Indignez-vous! In pericolo le conquiste sociali della Resistenza
Indignez-vous! è un libricino scritto da un 93enne francese nel dicembre 2010. L’autore, Stéphan Hessel, affida a queste 35 pagine le sue speranze e le sue riflessioni sul passato e sul futuro del nostro mondo e lo fa a partire dalla lotta al nazifascismo. Il richiamo ai valori della resistenza sembra essere anacronistico ma da quell’esperienza, che ha visto Hessel tra i protagonisti attivi, sono scaturite le linee guida per una Francia migliore. Il programma elaborato dal Consiglio Nazionale della Resistenza contrasta, però, con la società attuale: quella “dei sans-papiers, delle espulsioni, del sospetto nei confronti degli immigrati”, quella che mette in discussione le conquiste dello Stato sociale, quella in cui i media sono monopolio dei ricchi. In cosa consisteva questo programma? Nel far prevalere l’interesse generale su quello particolare, nell’instaurazione di una democrazia economica e sociale dove sarebbe stato possibile “l’equa distribuzione delle ricchezze prodotte dal mondo del lavoro”. Una società più giusta insomma, un programma molto attuale. Secondo Hessel, il cui libro ha avuto un successo strepitoso ed è stato stampato in diversi Paesi, le conquiste sociali della Resistenza sono in pericolo, sono messe in discussione. Ma la cosa più preoccupante è che le giovani generazioni hanno perso la capacità di reagire. Eppure di motivi per indignarsi ce ne sarebbero molti, basterebbe guardarsi attorno, a partire dalla crisi economica che oggi ci dilania, sintomo di un sistema economico ormai marcio che specula sul crescente divario tra chi ha tutto e chi non ha niente.
C’è bisogno, allora, di una minoranza attiva in grado di reagire (piccole minoranze di rompicoglioni con un progetto in testa diceva Goffredo Fofi) perché l’indifferenza rischia di farci perdere le nostre qualità di esseri umani. Sorge spontanea allora la fatidica domanda di tutte le avanguardie: che fare? Hessel è convinto che la strada da intraprendere sia quella di una risposta non violenta, un’insurrezione pacifica contro questo tipo di società che rischia di “mettere fine all’avventura umana su un pianeta che diventerebbe inabitabile”. Secondo questo libro la Francia doveva essere la culla di una nuova generazione di indignati ma come spesso accade (sbagliò anche Marx) non è facile prevedere le rivoluzioni.
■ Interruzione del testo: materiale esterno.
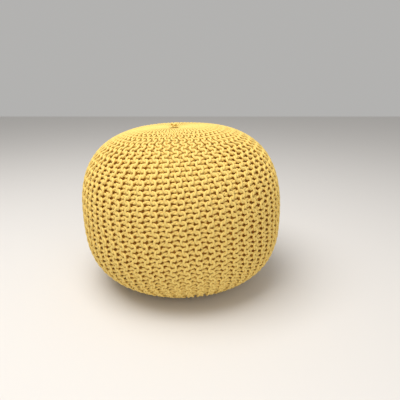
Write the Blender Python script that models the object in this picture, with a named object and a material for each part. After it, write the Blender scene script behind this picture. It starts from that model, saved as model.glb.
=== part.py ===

Così il movimento è cresciuto dapprima in Spagna, poi in Israele ed è presente in vari Paesi (anche in Italia). La speranza, parola che ha caratterizzato tutta la vita di Hessel, è che possa inondare la vecchia Europa e che dopo la primavera araba possa esserci una nuova primavera dei popoli, un nuovo ’48.
Qualche mese dopo l’uscita di Indignez-vous! un altro grande vecchio, questa volta nostrano, ha sentito il bisogno di rispondere ad Hessel. Con Indignarsi non basta Pietro Ingrao, 96 anni, sostiene che l’indignazione è un momento fondamentale (che lui stesso ha provato fortemente il 17 luglio 1936 quando Francisco Franco sbarcò in Spagna) ma poi “bisogna costruire una relazione condivisa, attiva”. Cioè bisogna che l’indignazione trovi uno sbocco in una risposta politica, bisogna costruire un soggetto politico. Ingrao sa benissimo che uno dei bersagli dell’indignazione è la politica e che circola sempre più una “domanda di liberazione dai partiti”, che al declino della forma partito è conseguita “una lesione, un guasto della democrazia rappresentativa”. La sfida consiste allora nel recuperare “lo straordinario rapporto tra masse e politica che si realizzò nel secolo scorso”, un impegno politico diverso da quello odierno. La politica può salvarci, secondo Ingrao, possiamo ancora affidarci ad essa per combattere le sfide che ci attendono, per costruire un mondo che non sia fondato solo sul mercato e sugli interessi economici. Perciò urge tornare ad un modo di fare politica diverso che offra speranza e possibilità di partecipazione a coloro che si associano intorno ad un progetto.
Visti i tempi duri che siamo costretti ad affrontare i consigli di Hessel e Ingrao sono, naturalmente, ben accetti. Ma dovremmo anche interrogarci su quanto siamo caduti in basso se due vecchi signori, che dovrebbero godersi la terza età con i nipotini, sono invece costretti a spronarci e a ricordarci che bisogna sempre lottare perché i diritti acquisiti non ci siano tolti.